On Behalf of | Oct 26, 2017 | Business Torts |

Partnership disputes can oftentimes result in litigation which can be partnership ending. Partnership disputes most often arise from a real or perceived breach of trust between the partners. The most common breaches of trust usually involve money, self-dealing by one of the partners, failing to account for money or assets, profiting individually from a partnership opportunity or theft. These disputes may also arise in the context of limited liability companies and closely held corporations.

Because of the disruptive nature of partnership disputes, it can be helpful to carefully draft a partnership agreement, stockholder agreement related to a corporation or operating agreement for a limited liability company. Having a well drafted partnership agreement, or other governing document, can help resolve disputes more swiftly and favorably. A partnership dispute may require an accounting of a partner’s activities or a forensic accountant to resolve.

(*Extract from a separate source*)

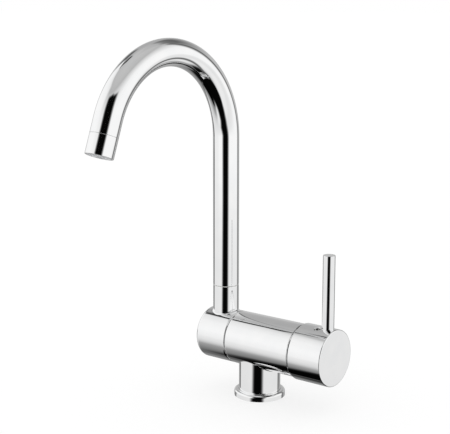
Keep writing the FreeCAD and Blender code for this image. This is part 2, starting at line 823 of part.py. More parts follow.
# ---- all pieces ----
save(make_base_flange(), "base_flange")
save(gasket_ring(0), "base_gasket")
save(make_base_plug(), "base_plug")
for name, (x, y), way in inlets:
    save(make_inlet_tube(x, y), name + "_inlet_tube")
save(make_body_shell(), "body_shell")

save(make_fold_axle(), "fold_axle")
save(make_fold_axle_seals(), "fold_axle_seals")
save(make_fold_thrust_washer(), "fold_thrust_washer")
save(make_fold_friction_washer(), "fold_friction_washer")
save(make_fold_retaining_nut(), "fold_retaining_nut")
save(stop_pin(), "fold_stop_pin")
save(make_fold_block(), "fold_block")
save(make_block_end_cap(), "block_end_cap")

save(make_spout_tube(), "spout_tube")
save(make_spout_spigot(), "spout_spigot")
save(make_spout_snap_ring(), "spout_snap_ring")
save(make_spout_seals(), "spout_seals")
save(make_spout_slip_ring(), "spout_slip_ring")
save(make_aerator_housing(), "aerator_housing")
save(make_aerator_seal(), "aerator_seal")
save(make_aerator_insert(), "aerator_insert")

save(make_cartridge_seat(), "cartridge_seat")
save(make_cartridge_seat_seals(), "cartridge_seat_seals")
save(make_cartridge_port_seals(), "cartridge_port_seals")
save(make_cartridge_housing(), "cartridge_housing")
save(make_fixed_ceramic_disc(), "fixed_ceramic_disc")
save(make_moving_ceramic_disc(), "moving_ceramic_disc")
save(make_disc_driver(), "disc_driver")
save(make_cartridge_carrier(), "cartridge_carrier")
save(pivot_pin(), "stem_pivot_pin")
save(make_cartridge_stem(), "cartridge_stem")
save(make_cartridge_nut(), "cartridge_nut")
save(make_cartridge_dome(), "cartridge_dome")

save(make_handle_hub(), "handle_hub")
save(make_lever_pin(), "lever_pin")
save(make_handle_grub_screw(), "handle_grub_screw")
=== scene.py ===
# %% [markdown]
# # A fold-down kitchen tap for hot, cold and filtered water
# The tap is built as separate chrome pieces on joints: a column with a horizontal body, a
# block that folds forward with the spout, and a handle on a ceramic cartridge. The packed
# model already holds every solid in metres. This lesson gives the visible chrome pieces
# clean, dense meshes, gives all pieces their finish, and sets up the studio.

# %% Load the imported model
import bpy
import bmesh
import json
import math
from mathutils import Matrix, Vector


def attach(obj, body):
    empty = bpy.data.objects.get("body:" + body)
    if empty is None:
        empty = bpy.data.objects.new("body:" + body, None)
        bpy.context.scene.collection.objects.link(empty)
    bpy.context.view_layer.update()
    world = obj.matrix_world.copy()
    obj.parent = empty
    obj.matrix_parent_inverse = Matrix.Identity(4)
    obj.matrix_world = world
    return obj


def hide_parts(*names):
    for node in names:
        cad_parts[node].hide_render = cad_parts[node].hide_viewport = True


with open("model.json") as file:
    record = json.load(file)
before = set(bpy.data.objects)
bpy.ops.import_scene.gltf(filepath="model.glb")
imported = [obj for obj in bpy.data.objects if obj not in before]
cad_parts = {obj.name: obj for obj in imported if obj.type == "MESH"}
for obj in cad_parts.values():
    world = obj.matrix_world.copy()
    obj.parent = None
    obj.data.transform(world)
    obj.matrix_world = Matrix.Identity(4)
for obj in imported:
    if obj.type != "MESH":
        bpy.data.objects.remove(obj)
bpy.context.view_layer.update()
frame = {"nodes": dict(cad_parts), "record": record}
scene = bpy.context.scene

# %% [markdown]
# ## The camera
# The photograph was taken from the front right, a little above the handle, with a long
# lens. The place and the focal length come from a fit of the tap's outlines, so every
# piece lands where the photograph shows it.

# %% Camera
camera_data = bpy.data.cameras.new("product_camera")
camera_data.sensor_width = 36.0
camera_data.lens = 88.44
camera = bpy.data.objects.new("product_camera", camera_data)
camera.location = (0.53572, -0.71979, 0.32533)
camera_dip, camera_turn = 10.87, 38.54
camera.rotation_euler = (math.radians(90.0 - camera_dip), 0.0, math.radians(camera_turn))
scene.collection.objects.link(camera)
scene.camera = camera
print("camera looks down by %.1f degrees" % camera_dip)

# %% [markdown]
# ## Colour handling
# The Standard view transform shows a colour as it is written, so the greys chosen for the
# studio further down come out as planned.

# %% View transform
scene.view_settings.view_transform = "Standard"
print("view transform:", scene.view_settings.view_transform)

# %% [markdown]
# ## Small tools for node trees
# Every finish and the studio are node trees. These helpers add a node, wire it and set its
# values in one line. A soft window is 1 between two limits and fades to 0 beside them.

# %% Arithmetic helpers


def link_or_set(tree, socket, value):
    """Wire an output to a socket, or set the socket's own value."""
    if isinstance(value, bpy.types.NodeSocket):
        tree.links.new(value, socket)
    else:
        socket.default_value = value


def calculate(tree, operation, first, second=None):
    """One step of arithmetic on one or two values."""
    node = tree.nodes.new("ShaderNodeMath")
    node.operation = operation
    link_or_set(tree, node.inputs[0], first)
    if second is not None:
        link_or_set(tree, node.inputs[1], second)
    return node.outputs[0]


def soft_step(tree, value, middle, softness):
    """0 below the middle and 1 above it, with a soft change between."""
    node = tree.nodes.new("ShaderNodeMapRange")
    node.interpolation_type = "SMOOTHSTEP"
    shifted = calculate(tree, "SUBTRACT", value, middle)
    tree.links.new(shifted, node.inputs["Value"])
    node.inputs["From Min"].default_value = -softness
    node.inputs["From Max"].default_value = softness
    return node.outputs[0]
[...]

Disputes at this level can be complex and may involve partners, shareholders, investors and other intra-organizational litigation including breach of partnerships agreement disputes; breach of fiduciary duty disputes; derivative lawsuits; director and officer liability claims; and joint venture disputes. Large amounts of money and the sustainability of a business venture may be on the line so trained guidance can be useful through the process of bringing a claim related to a partnership dispute.

The legal process provides important resources, remedies and protections for parties engaged in a partnership or other business dispute. It is helpful for partners, and others depending on the circumstances, to be familiar with what these protections are and the important legal options available to them when a dispute arises.